Japan to block foreign investment in medicine amid coronavirus

Linda J. Dodson

TOKYO — Japan plans to prevent foreign companies from acquiring domestic pharmaceutical and medical equipment makers, Nikkei has learned.

The Japanese government will include companies that operate in the fields of vaccines, medicine and advanced medical equipment like ventilators on its list of sectors deemed critical to national security.

Legislation passed in November lowers the ownership threshold for prescreening foreign investments in sectors related to national security from the current 10% to 1%. The list specifies 12 sectors like telecommunications and nuclear power, but given the coronavirus pandemic, the government will also add fields like medicine.

In recent weeks, Japan’s Fujifilm Holdings has gained global attention for its anti-flu drug Avigan, which is being tested as a treatment for Covid-19.

The government not only wants to protect the country’s pharmaceutical industry but maintain a stable supply of medicines and medical equipment, demand for which is surging as countries scramble to treat patients around the world.

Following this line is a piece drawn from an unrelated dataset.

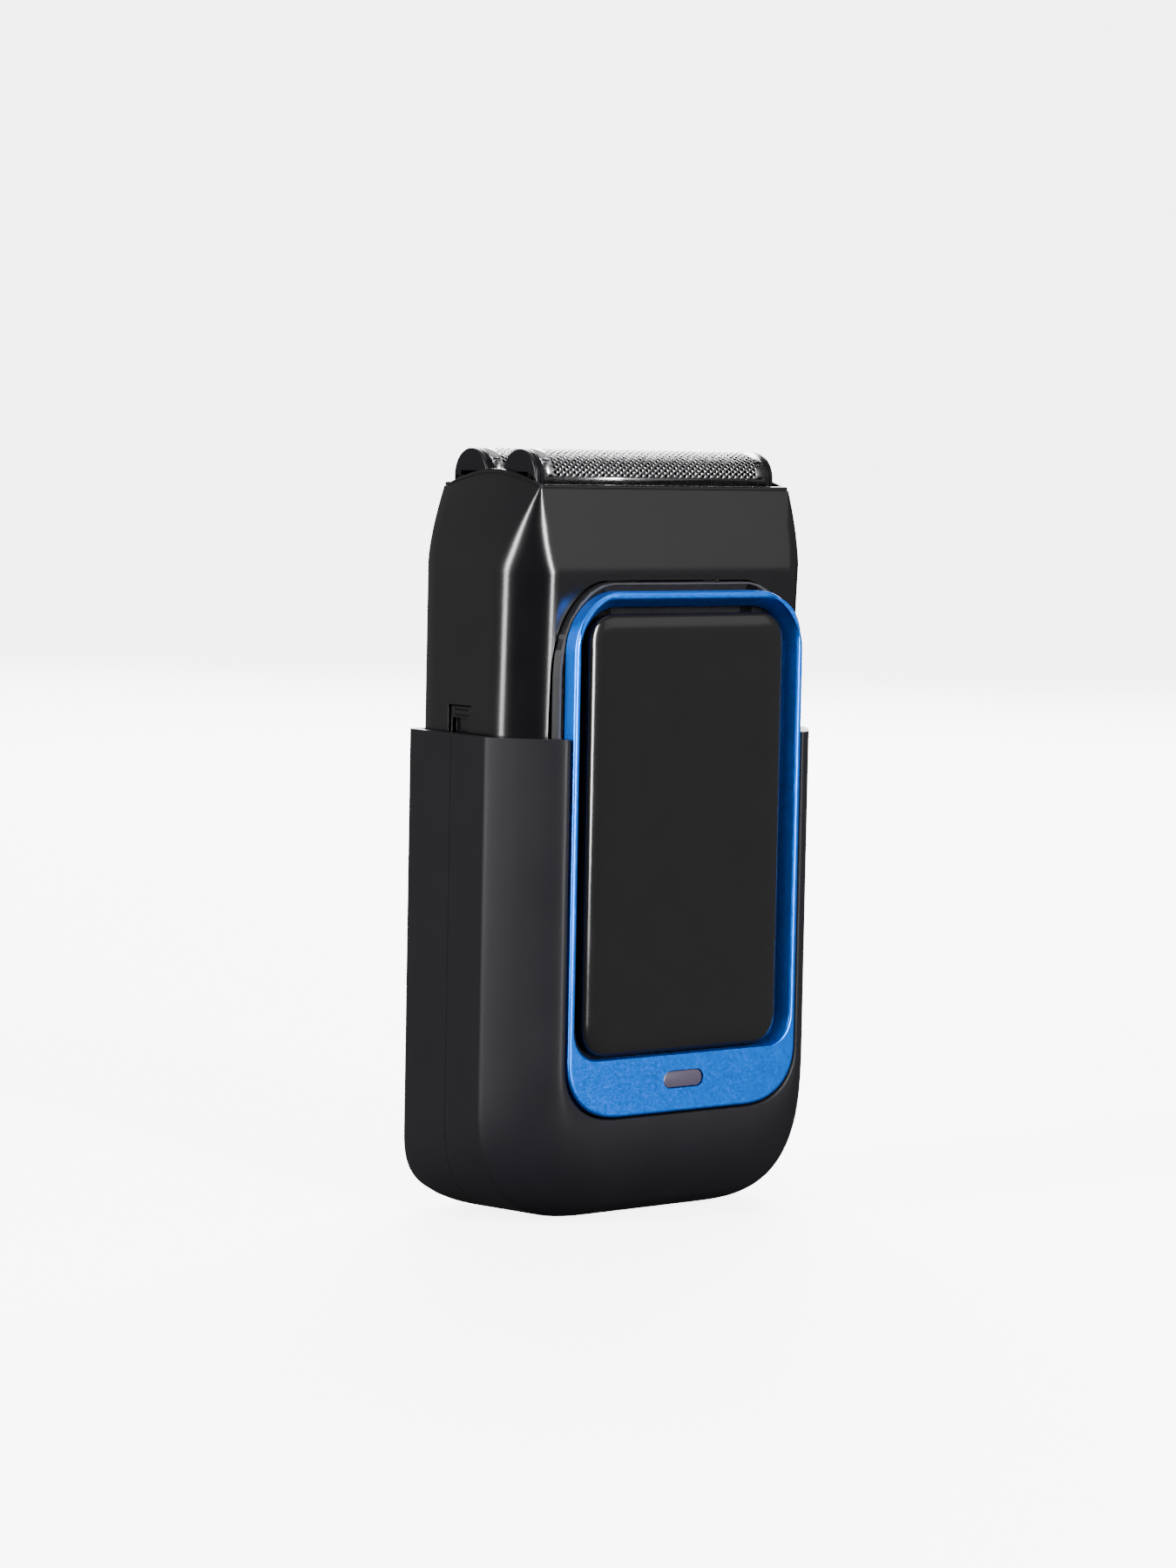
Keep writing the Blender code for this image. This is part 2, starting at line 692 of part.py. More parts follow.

The importance for medical businesses has become much stronger amid the pandemic. The Japanese government has decided that the risk to national security and to the lives of Japanese is too great to allow companies with medical-related technology and production facilities to be taken over by foreign capital.

In medicine, Tokyo will include businesses that treat and prevent infectious diseases on its list of specified sectors. The classification will cover companies that handle raw materials, pharmaceuticals, vaccines, serums and formulation.

In the medical equipment segment, makers of products that are difficult to manufacture or for which few alternatives would be available when an infectious disease spreads globally will be included on the list.

They will include makers of ventilators, heart-lung machines, infusion pumps and artificial dialyzers, all of which require advanced manufacturing and quality control.

The government aims to implement the revised Foreign Exchange and Foreign Trade Act next month, with the aim of preventing foreign, particularly Chinese, influence in these industries.

The government plans to begin enforcing the ammended law, which adds pharmaceutical makers and the medical equipment industry to the list, by July, after soliciting opinions from the public.